A gold standard is a fixed exchange rate policy, where the govt continuously offers to buy or sell gold at a fixed price.

This means the holder of a dollar, for example, has the option of ‘cashing it in’ for a fixed amount of gold from the govt, and a holder of gold has the option of selling it at a fixed price to the govt.

Therefore a new gold discovery which causes gold to be sold to the govt is inflationary and tends to increase output and employment, and a gold ship sinking in transit or a sudden desire to hoard gold is deflationary and tends to decrease output and employment. And there’s nothing that can be done about these relative value shifts, except to ride them out. The only public purpose served (by definition) is the stable nominal price of gold set by Congress.
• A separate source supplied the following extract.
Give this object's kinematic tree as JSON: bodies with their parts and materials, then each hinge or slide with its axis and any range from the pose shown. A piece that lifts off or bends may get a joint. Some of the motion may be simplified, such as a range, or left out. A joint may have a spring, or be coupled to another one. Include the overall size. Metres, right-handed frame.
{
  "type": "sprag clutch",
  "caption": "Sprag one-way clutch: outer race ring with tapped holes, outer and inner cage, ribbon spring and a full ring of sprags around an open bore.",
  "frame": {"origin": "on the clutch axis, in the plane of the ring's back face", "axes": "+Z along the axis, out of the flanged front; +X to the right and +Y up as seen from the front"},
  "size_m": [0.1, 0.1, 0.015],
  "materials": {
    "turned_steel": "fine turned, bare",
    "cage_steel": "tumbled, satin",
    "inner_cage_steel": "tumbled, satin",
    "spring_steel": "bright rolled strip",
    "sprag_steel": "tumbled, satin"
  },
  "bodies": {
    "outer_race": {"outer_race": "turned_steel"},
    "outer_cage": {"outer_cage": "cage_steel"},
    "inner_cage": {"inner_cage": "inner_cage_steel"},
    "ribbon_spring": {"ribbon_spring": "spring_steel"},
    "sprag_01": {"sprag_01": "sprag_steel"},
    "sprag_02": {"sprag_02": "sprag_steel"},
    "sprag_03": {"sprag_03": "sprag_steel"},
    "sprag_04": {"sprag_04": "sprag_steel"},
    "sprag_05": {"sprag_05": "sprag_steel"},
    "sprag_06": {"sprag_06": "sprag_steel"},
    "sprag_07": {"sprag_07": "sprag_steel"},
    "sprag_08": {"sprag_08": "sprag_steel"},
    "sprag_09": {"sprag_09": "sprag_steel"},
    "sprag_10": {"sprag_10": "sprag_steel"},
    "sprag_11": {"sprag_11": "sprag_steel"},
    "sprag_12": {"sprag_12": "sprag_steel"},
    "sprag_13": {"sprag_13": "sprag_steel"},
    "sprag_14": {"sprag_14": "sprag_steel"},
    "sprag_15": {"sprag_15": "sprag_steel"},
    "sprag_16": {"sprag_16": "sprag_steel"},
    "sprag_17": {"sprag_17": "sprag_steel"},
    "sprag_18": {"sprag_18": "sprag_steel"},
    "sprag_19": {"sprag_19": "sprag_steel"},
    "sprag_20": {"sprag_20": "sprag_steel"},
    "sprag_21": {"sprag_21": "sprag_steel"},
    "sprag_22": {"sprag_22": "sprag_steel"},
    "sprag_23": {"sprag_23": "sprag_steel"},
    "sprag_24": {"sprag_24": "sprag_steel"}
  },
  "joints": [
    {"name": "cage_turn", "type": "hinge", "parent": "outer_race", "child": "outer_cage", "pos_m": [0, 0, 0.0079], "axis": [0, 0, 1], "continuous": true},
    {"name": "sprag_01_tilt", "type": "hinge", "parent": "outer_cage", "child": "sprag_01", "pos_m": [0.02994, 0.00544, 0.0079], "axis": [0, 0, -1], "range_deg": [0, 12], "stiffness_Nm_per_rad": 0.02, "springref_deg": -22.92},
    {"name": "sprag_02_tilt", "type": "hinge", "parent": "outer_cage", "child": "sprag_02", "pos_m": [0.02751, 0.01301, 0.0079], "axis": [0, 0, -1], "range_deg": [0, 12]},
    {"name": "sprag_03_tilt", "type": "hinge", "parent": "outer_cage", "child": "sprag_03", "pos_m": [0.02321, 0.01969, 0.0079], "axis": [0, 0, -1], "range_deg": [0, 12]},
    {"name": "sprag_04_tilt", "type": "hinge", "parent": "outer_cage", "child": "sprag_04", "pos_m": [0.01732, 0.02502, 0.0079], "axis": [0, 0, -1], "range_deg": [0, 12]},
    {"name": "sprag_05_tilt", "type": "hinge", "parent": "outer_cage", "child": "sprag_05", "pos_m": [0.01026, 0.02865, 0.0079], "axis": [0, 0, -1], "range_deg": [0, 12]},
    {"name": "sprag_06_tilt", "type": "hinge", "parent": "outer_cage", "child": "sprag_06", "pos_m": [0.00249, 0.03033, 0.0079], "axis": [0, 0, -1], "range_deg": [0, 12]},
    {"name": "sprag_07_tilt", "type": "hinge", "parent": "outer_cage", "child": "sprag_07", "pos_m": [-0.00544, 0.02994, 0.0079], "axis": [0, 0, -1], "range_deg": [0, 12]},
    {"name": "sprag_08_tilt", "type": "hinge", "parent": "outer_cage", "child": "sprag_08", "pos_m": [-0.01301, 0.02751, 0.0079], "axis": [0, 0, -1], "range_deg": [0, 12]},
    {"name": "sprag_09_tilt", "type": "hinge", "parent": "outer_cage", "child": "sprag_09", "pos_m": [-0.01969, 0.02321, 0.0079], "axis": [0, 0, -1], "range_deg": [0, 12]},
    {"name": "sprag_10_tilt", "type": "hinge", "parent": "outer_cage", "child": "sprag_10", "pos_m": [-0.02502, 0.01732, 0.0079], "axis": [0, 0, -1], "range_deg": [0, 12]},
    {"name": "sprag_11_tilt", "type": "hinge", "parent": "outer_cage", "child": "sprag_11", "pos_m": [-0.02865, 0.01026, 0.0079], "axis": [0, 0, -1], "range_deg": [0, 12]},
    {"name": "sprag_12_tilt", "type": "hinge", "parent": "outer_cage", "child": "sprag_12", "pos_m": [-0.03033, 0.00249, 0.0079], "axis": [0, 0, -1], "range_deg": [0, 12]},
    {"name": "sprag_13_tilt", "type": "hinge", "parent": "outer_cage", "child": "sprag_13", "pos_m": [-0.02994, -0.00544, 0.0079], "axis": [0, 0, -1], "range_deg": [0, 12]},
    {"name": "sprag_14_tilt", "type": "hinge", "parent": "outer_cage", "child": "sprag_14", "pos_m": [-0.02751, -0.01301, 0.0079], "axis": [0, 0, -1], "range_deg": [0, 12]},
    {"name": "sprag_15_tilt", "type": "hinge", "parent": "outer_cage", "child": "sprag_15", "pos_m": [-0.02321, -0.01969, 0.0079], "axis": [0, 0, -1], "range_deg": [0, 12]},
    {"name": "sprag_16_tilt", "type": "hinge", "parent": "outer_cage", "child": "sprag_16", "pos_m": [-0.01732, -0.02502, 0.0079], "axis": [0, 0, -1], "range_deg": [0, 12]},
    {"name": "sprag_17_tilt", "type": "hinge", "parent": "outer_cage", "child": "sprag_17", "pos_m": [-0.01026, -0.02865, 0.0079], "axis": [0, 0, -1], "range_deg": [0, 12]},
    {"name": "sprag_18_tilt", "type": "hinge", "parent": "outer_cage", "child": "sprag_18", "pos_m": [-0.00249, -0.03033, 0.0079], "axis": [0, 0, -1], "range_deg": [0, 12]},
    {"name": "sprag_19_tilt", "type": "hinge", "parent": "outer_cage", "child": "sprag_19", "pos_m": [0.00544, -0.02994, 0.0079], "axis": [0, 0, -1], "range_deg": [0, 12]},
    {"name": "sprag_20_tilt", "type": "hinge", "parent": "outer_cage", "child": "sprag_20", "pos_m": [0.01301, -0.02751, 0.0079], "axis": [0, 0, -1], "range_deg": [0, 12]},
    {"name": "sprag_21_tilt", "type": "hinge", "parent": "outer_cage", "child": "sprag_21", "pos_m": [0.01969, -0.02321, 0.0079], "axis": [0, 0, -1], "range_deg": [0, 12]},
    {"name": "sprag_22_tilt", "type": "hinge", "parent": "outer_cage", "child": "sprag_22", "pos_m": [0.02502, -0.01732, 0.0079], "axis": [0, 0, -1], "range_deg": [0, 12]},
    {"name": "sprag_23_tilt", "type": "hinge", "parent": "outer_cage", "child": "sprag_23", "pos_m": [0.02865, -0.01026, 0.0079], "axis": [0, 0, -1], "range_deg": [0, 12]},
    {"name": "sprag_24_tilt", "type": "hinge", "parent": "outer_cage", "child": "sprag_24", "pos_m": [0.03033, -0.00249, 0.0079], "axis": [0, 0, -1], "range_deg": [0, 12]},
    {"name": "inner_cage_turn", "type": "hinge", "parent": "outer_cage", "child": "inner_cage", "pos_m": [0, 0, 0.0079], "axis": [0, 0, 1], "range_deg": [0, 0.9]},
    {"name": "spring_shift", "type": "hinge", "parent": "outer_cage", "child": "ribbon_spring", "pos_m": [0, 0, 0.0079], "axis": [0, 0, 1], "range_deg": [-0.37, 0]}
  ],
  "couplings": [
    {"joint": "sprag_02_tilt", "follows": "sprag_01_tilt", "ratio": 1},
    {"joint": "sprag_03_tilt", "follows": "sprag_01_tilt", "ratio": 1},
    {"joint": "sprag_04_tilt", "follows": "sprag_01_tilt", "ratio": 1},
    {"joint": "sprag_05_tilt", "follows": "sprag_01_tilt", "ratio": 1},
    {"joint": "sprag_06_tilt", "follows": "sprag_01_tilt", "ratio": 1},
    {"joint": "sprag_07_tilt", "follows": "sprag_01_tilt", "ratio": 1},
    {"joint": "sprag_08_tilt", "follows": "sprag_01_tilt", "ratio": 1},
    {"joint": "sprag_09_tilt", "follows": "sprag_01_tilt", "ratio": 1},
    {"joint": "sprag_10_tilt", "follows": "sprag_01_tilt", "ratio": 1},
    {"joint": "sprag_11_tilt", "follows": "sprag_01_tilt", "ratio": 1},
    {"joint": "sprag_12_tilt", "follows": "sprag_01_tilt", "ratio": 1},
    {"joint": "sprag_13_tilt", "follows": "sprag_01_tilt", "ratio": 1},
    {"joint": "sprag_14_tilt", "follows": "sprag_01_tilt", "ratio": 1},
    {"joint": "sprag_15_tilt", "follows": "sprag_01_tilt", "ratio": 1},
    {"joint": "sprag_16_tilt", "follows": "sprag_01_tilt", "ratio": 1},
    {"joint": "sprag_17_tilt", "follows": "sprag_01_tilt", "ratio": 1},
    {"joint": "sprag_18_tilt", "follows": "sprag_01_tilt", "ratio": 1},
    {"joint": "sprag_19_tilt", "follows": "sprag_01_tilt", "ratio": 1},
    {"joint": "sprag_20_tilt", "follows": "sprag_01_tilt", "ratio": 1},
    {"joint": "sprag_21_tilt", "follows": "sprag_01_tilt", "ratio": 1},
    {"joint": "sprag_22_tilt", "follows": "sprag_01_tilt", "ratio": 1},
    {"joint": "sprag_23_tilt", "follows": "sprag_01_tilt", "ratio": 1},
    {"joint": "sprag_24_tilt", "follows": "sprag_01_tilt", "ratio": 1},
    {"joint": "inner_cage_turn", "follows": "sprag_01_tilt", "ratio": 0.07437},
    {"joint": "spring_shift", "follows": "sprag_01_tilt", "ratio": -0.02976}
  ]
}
With a gold standard, like any fixed fx regime, interest rates are necessarily set by market forces. With the govt’s spending being convertible currency, it is limited to spending only to the extent it has sufficient gold reserves backing the currency it spends. With gold reserves generally pretty much constant and not expandable in the short run, this means govt spending is limited to what it can tax and/or borrow. So when the govt wants to deficit spend, doing so by ‘printing’ new convertible dollars risks those dollars being ‘cashed in’ for gold. Govt borrowing, therefore, functions to remove that risk by delaying conversion privileges until the borrowings mature. This means the govt is competing with the right to convert when the govt borrows. In other words, the holder of the gold certificates has the option of either converting to gold or buying the treasury securities. The interest rate the treasury must pay therefore represents the indifference rate of holders of the convertible currency between cashing in the currency for gold now or earning the interest rate and not being able to convert until maturity. Note that it’s in fixed exchange rate environments that govt borrowing costs have soared to triple digits as govts have competed with their conversion features, and that govts generally lose those fights as the curve goes vertical expressing the fact that at that point there is no interest rate that can keep holders of the currency from wanting to convert.
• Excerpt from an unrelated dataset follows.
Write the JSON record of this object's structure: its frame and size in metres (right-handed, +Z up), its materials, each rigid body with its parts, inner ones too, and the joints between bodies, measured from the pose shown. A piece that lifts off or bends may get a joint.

Note that this also means the nations gold reserves are the net financial equity that supports the entire dollar credit structure, a source of continuous financial fragility and instability.
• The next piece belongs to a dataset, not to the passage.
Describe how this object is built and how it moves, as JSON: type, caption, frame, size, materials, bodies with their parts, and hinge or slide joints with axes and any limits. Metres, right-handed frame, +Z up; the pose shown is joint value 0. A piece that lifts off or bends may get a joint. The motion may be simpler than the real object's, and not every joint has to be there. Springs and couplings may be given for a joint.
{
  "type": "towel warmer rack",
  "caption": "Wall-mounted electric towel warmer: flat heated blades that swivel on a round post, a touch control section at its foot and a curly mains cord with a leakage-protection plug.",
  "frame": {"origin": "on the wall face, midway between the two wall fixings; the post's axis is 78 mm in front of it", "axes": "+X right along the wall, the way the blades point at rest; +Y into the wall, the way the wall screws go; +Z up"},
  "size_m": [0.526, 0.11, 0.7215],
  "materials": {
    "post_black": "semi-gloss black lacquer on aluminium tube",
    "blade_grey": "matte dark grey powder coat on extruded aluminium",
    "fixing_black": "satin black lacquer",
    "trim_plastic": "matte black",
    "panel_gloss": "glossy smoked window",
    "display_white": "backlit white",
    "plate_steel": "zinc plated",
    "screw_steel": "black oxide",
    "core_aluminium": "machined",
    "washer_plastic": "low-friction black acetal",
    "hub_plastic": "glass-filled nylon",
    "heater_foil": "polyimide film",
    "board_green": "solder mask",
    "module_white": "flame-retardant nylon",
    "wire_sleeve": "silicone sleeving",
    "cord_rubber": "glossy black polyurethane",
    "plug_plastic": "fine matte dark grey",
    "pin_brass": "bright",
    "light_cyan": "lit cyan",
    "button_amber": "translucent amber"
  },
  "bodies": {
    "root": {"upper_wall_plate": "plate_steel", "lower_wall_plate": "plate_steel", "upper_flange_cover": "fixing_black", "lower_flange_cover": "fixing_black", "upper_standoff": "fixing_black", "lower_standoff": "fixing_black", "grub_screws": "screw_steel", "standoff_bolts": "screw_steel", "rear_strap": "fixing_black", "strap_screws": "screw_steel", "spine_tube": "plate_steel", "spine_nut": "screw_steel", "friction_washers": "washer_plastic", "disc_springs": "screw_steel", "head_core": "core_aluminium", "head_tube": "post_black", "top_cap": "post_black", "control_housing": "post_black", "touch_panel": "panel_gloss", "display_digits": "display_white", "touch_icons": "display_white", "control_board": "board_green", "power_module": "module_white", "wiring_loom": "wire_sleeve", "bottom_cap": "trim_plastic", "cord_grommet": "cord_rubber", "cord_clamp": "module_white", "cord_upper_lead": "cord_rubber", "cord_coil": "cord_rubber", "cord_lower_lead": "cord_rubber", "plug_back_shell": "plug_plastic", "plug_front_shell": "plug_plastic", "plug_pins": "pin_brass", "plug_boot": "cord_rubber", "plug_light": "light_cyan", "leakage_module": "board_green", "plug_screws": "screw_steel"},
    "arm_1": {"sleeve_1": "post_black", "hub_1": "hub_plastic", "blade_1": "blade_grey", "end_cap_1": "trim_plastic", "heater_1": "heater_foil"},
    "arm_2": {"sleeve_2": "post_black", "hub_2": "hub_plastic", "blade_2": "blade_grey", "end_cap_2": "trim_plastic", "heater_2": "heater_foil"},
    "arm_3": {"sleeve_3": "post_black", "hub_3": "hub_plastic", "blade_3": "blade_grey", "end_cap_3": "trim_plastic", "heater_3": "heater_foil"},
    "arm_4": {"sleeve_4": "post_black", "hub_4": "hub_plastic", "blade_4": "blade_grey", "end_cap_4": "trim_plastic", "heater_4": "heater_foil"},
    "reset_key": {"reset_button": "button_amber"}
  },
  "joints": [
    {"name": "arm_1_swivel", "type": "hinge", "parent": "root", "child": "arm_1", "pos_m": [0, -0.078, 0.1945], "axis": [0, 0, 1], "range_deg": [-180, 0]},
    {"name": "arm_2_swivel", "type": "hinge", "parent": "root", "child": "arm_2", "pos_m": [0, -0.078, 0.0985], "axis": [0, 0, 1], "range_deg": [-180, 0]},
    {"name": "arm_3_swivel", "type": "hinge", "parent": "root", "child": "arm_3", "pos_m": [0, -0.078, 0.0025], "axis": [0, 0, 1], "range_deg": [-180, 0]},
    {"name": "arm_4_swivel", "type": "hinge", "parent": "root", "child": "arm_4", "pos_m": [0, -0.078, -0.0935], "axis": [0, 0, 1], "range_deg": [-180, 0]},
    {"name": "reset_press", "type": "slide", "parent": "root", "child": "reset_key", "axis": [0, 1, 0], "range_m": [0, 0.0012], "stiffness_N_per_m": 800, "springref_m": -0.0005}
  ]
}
It’s all here in a paper I did in the late 1990’s.

Hope this helps!

A few more thoughts:

Being on the gold standard doesn’t prevent a financial crisis, but it makes the consequences far more severe.

We were on a gold standard when the roaring 20’s private sector debt boom lead to the crash of 1929 and the depression that followed. 4,000 banks closed before we went off gold in 1934, and it was only getting worse which is why we went off of it.

Gold would not have prevented the pre 2008 sub-prime boom, but it would have made the consequences far more severe. Including no Fed liquidity provision to offset a system wide shortage due to hoarding and banks bidding ever higher for funds that didn’t exist, most all firms losing inventory financing and being forced to liquidate inventories as rates spiked competing for funds that didn’t exist, and no deficit spending for unemployment comp as federal revenues fell from the collapse. In other words, the automatic fiscal stabilizers we rely on can’t be there. Instead it’s a deflationary disaster that only ends when prices fall sufficiently to reflect changes in relative value between gold and everything else.

Note that the recent decade of gold going from under $600 to over $1,600 is viewed as a sign ‘inflationary’ and a 250% ‘dollar devaluation’ as it takes 2.5x as many dollars to buy the same amount of gold. But if we were on a gold standard, and all else equal, and gold had been fixed at $600 back then, the same relative value shift would be manifested as the general price level falling that much in an unthinkable deflationary nightmare.